They are all connected:

1. Bearing to hub shaft geometry -- moment into end disk & shaft

2. locking device from shaft to hub -- moment division between end disk and shaft interior between end disk hubs -- locking device selection depends on its stiffnes, its moment capacity in bending as well as its torsional capacity

3. hub to end disk -- strain from locking device into hub, its residue into end disk, and its residue into shell end

4. end disk flexure in combination with shell at their connection

5. shell flexure at end disk connection and its shear (stress concentration factor) and fatigue with the end disk to shell stress highly dependent on weld configuration or alternatively use of T-shape with no weld at end disk to shell

You cannot separate then and get meanifull results.

You must be aware of the discretization errors if you do a 3-D analysis. You have to set the model for a minimum of 5 degree interval around the pulley. We recommend 2 degrees. THe shell should be a minimum of 4 layers deep. The axial must have serios meshing around all fillets in shaft, locking device, hub, end disk and shell. We recommend at least 10 divisions around each major fillet. Take care not to select a quadralateral element with high aspect ratio.

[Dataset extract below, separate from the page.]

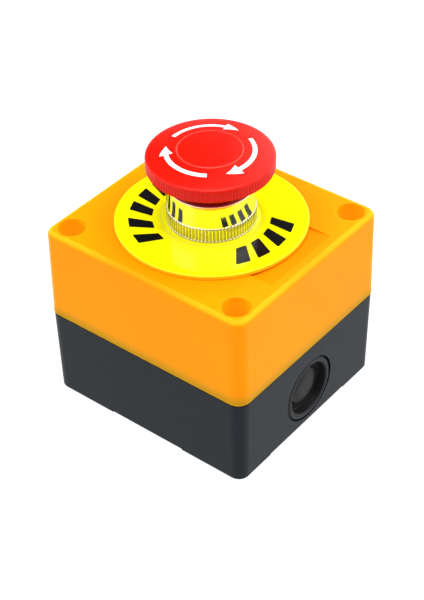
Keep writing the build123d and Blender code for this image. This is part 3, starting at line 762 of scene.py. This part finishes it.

You must be aware of how to load the shell forces using a high order Fourier series set of terms (>35) or write a code to load every node. ■

Meshing of locking device boundaries should be selected to differiate plastic and elastic zones. THe deformation of the locking device connection to the shaft and to the hub will likely show plastic deformation. The mesh should be sufficiently small that this deformation does not exceed a few millimeters. Otherwise the design should be rejected due to a stress concentration fatigue failure. ■